Introduire une taxation écologique sur l’unique plan national renchérit le coût du travail et place les entreprises d’un pays A face à un problème d’équité de concurrence. De fait, l’intention louable si souvent brandie de vouloir « sauver la planète » peut paradoxalement se transformer en catastrophe sociale et écologique. On parle alors de dumping écologique. Ce terme désigne une délocalisation dans un pays moins regardant sur la pollution. Une politique unilatérale n’a donc souvent pas de légitimité écologique. Malheureusement, cette approche est habituellement reconnue uniquement par la partie « climato-sceptique » de la population et sert d’excuse pour ne rien faire. D’autres facteurs, plus machiavéliques, font que les pays retardent sans cesse les avancées vers une gestion mondiale du réchauffement climatique. Plus un niveau d’intensité carbone d’un pays est élevé, plus il peut espérer rejoindre un accord futur dans une position de force (recevoir des compensations pour son effort, sous forme monétaire ou par des facilitations d’accès au « droit de polluer »).
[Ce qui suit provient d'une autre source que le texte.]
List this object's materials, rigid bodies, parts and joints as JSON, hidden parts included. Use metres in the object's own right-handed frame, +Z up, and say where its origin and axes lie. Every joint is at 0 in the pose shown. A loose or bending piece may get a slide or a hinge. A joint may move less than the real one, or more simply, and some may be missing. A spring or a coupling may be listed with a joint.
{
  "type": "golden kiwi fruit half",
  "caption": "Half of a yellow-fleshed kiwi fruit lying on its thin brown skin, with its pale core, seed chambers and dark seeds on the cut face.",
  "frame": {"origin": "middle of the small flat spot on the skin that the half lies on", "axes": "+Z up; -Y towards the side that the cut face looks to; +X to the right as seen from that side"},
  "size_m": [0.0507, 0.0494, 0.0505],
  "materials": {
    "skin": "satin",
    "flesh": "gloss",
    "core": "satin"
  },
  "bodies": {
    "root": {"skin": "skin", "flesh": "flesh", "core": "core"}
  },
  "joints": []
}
Heureusement, certains éléments légitiment, malgré toutes les faiblesses évoquées plus haut, de mener une politique climatique ambitieuse sur le plan national. Le remplacement d’une centrale à charbon par un moyen de production plus « vert » peut permettre d’atteindre une amélioration de l’efficacité énergétique, et donc réduire l’impact dont souffre directement la population locale. C’est pourquoi la Chine soutient massivement la production de panneaux photovoltaïques.

La solution sera globale ou ne sera pas

Comme évoqué plus haut, pour réussir à surmonter la problématique du réchauffement climatique, il faudra parvenir à « internaliser » les dommages créés par les différents acteurs économiques. Or l’approche actuelle, basée sur l’idée que la solution viendra par la contrainte et par l’action forte des Etats, est un échec. Selon Jean Tirole, cette approche est privilégiée car elle permet aux gouvernants de paraître impliqués dans la lutte contre le réchauffement climatique. Il est pourtant prouvé que les politiques dites « dirigistes » amplifient inutilement le coût des politiques de l’environnement.

Pour mettre fin à l’immobilisme et passer réellement à l’action, une seule solution semble crédible à ce jour : introduire un mécanisme de prix, que ce soit en taxant le carbone ou en mettant en place un marché mondial de « droits d’émission » (mieux connu comme droit de polluer). Les incitations pour refuser l’instauration de cette « taxe universelle » sont nombreuses. Pour un pays polluant, il s’agirait d’un surcoût dommageable, d’où l’envie d’embrasser le rôle du passager clandestin. Pour réduire cette incitation, il s’agirait de permettre à l’Organisation mondiale du commerce de pouvoir considérer que le non-respect d’un accord global sur la taxation des émissions est un acte de « dumping environnemental » qui peut entraîner des sanctions. Autre problème, il s’agirait pour les pays « émergents » d’une taxe qui freinerait leur croissance, ce qui peut paraître injuste tant les pays développés se sont construits « sur le dos de la nature ». L’idée d’un fond vert qui permettrait des transferts Nord-Sud ou un accès facilité à des « permis d’émission » pourrait y remédier sans remettre en cause la logique d’un système global.